Thursday, April 16, 2015

The Games people play

The number of gamers in the US has risen from about 50million in 2008 to over 130 million at the last count.   And, by all counts, one third of Americans have some degree of enjoyment from spankings, and another third are "tolerant" to "very tolerant" of the third that actively enjoy.   Which suggests some future tussles may lie ahead between the two populations.

The omen is a new Japanese video game called "Criminal Girls Invite Only".   The somewhat curious title is probably because of some robotic translation from the original Japanese, which may have had a much clearer semantic about it.  

A hugely popular "niche" game in Japan, a version aimed at American gamers reveals two distinct schisms:  the way Japanese view spankos, and the way American gamers view spankos.   Or to be fair, the way American reviewers of games view spankos.

In the game, the player has to find seven sinners - all portrayed as teenie-somthing barbie doll-types who have sinned.    As each one is found, a spanking is given.   The more spanks and the harder they are in the time limit set for this activity, the more powerful the resultant warrior princess who then goes off to do battle for the good guys in the standard style of martial art gaming fantasies.

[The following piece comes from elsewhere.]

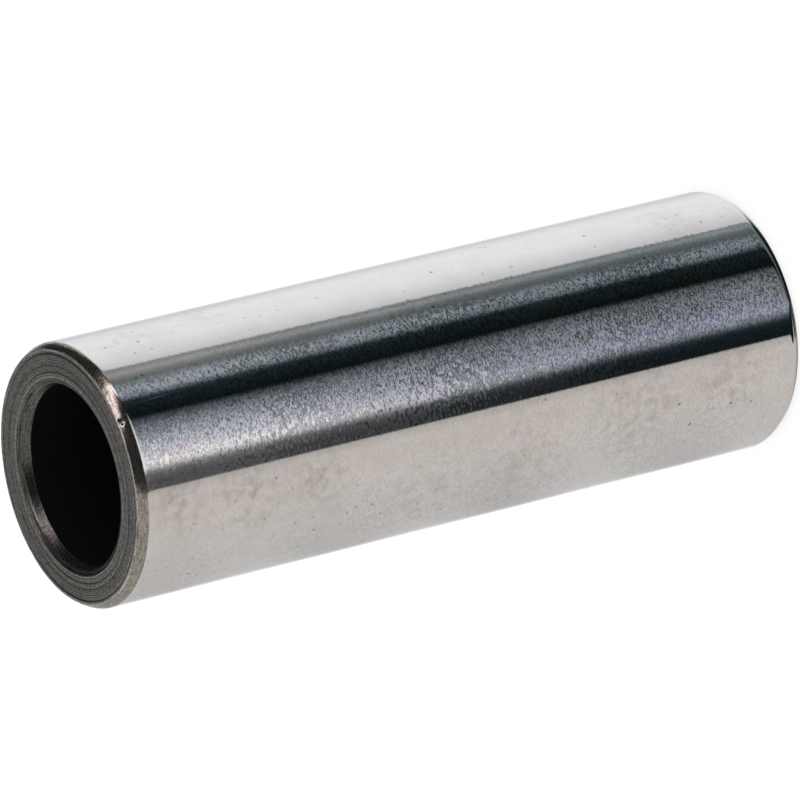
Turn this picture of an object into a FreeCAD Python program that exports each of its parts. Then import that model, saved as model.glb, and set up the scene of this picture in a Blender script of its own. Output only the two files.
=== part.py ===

The first point of interest is that the game has been modified for the American market.   Spankings on this side of the Pacific take place behind a purple veil, with the yell sound track turned off.   Puritanized, if you will.  While the Japanese are far more ambivalent about real life corporal punishment than Americans, they have been warned that American gamers are really turned off when it comes to spanking females.

American gamers may revel in doing very bad things when "playing" their games, there are limits.   Shooting a cop with an Ak-47 - wow, what a power rush:  but spanking for pleasure?  What do you think we are.

Well, the game reviewers are pretty much in accord when it comes to paddling a rump to power up a ninja:   "Almost sex exploitation"- "Shallow" - "A game for the pervert market".

Really?    Yes, really- those aer actual quotes.

We seem to have three alternatives:   The gamer population and the spanko population have virtually no over-lap:  but will have when both camps increase in numbers.   Japanese gamers find much more fun in having a spakning element in a game than the their American brethren.   USGamer reviewers are off their rockers, but carry sufficient sway to convince overseas developers to sanitize their products to meet the prudish morality of American gamers.

I suspect all three alternatives are wrong.   And when the American gamers find out what their game reiviewers have done to make a harmless foible into something to be hidden and/or reviled, those gamers are going to be very, very cross with the reviewers.